> WRITTEN TASK
Quote only the lines from the top of the listing below down to and including the line with "from math import".

> DATA PROVIDED
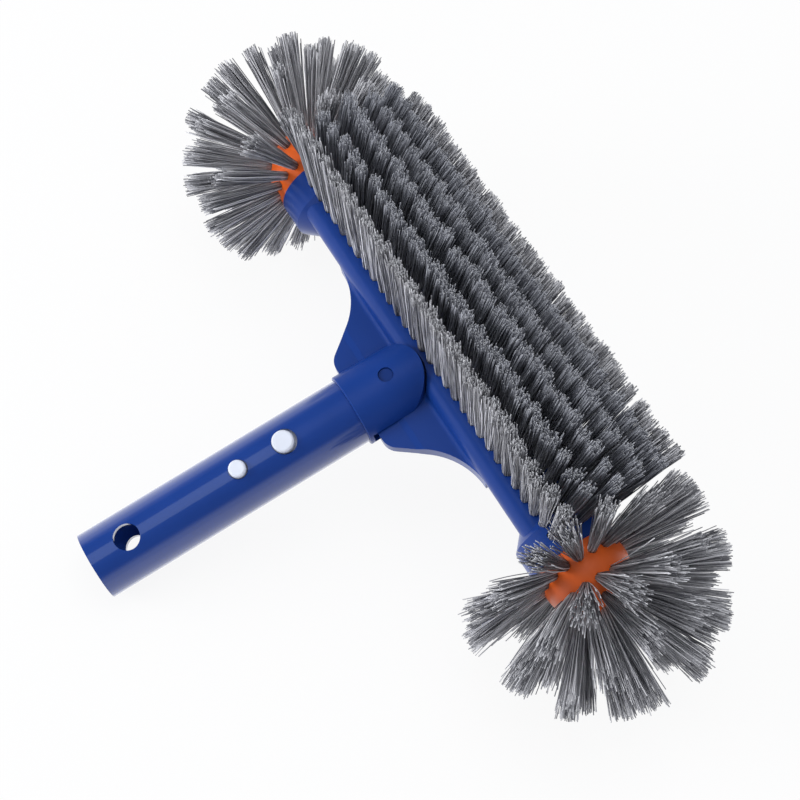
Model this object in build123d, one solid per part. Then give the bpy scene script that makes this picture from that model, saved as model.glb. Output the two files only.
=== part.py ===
from build123d import *
import os
from math import acos, asin, atan2, cos, degrees, hypot, pi, radians, sin, sqrt

# Pool wall brush: a moulded bar with six rows of bristle tufts, a hub of radiating tufts
# plugged into a cup at each end, and a handle that swivels on a pin through the bar's fin.
#
# Everything is drawn in the brush frame: origin on the swivel pin, X along the bar,
# Y from the handle towards the bar, Z along the pin. At the end each piece is turned
# about X, so that the brush lies on its end tufts and on the rim of its handle, and is
# moved to put the origin at the centre of the handle's mouth. +Z is then up.

os.makedirs("parts", exist_ok=True)

# ---- driving dimensions, mm and degrees ----
# bar
bar_axis_y = 26.8            # axis through both end cups, from the pin
bar_axis_z = -4.0
bristle_lean = 63.0          # middle of the bristle fan, turned from +Y towards +Z
face_radius = 31.0           # curve of the face that holds the tufts
edge_radius = 7.4            # rounding of the bar's two long edges
edge_offset = 11.0           # centre of that rounding, across the bar
edge_height = 4.2            # and along the bristle direction
shoulder_start = 87.5        # where the bar starts to widen into its cup
cup_start = 94.5
cup_end = 108.5
cup_radius = 20.5
waist_radius = 14.3          # small end of the shoulder cone
cup_bore_radius = 10.5
cup_bore_depth = 12.3
cup_edge_round = 0.6

# fin
fin_thickness = 7.0
lobe_thickness = 5.4
fin_step_top = -2.2          # the fin thins towards its lobes between these two heights
fin_step_bottom = -5.2
fin_bottom = -15.6
fin_lobe_half_width = 24.0
fin_lobe_round = 8.0
fin_neck_half_width = 33.2
fin_neck_height = -4.0
flare_radius = 35.0          # hollow curve from the neck up to the bar
fin_root_fillet = 2.6

# bristles
tuft_radius = 2.3            # socket size: a tuft is drawn as a slim six-sided horn
tuft_clearance = 0.05
row_tuft_tip_radius = 3.3
end_tuft_tip_radius = 6.0
tuft_sides = 6
socket_depth = 7.0
row_tuft_length = 50.0       # outside the bar
row_count = 6
row_angle = 9.4              # from each row to the next, about the face's centre
tuft_pitch = 6.9
row_tufts = 30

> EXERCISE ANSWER
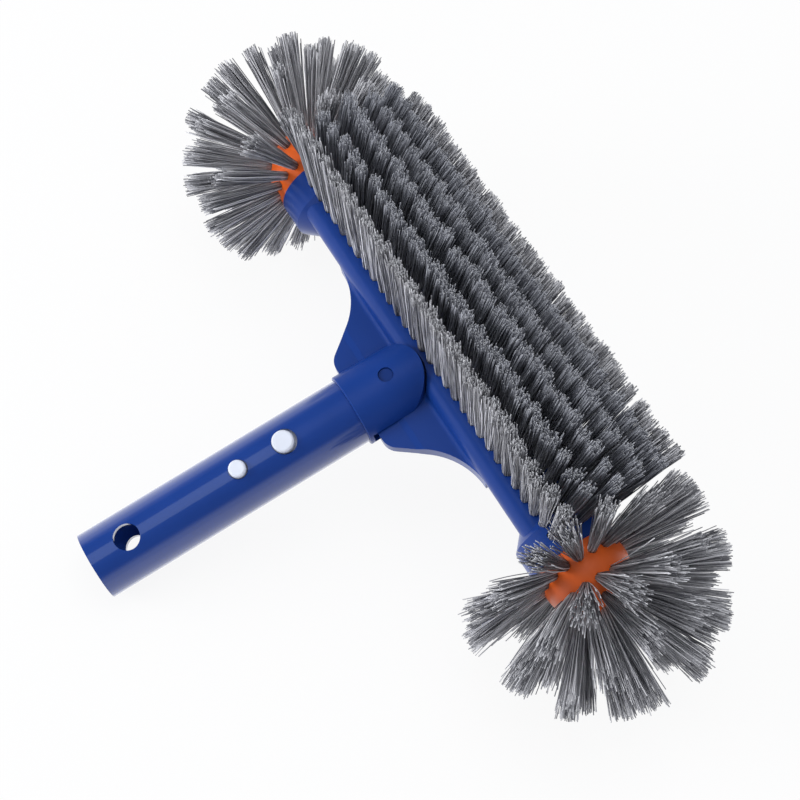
Model this object in build123d, one solid per part. Then give the bpy scene script that makes this picture from that model, saved as model.glb. Output the two files only.
=== part.py ===
from build123d import *
import os
from math import acos, asin, atan2, cos, degrees, hypot, pi, radians, sin, sqrt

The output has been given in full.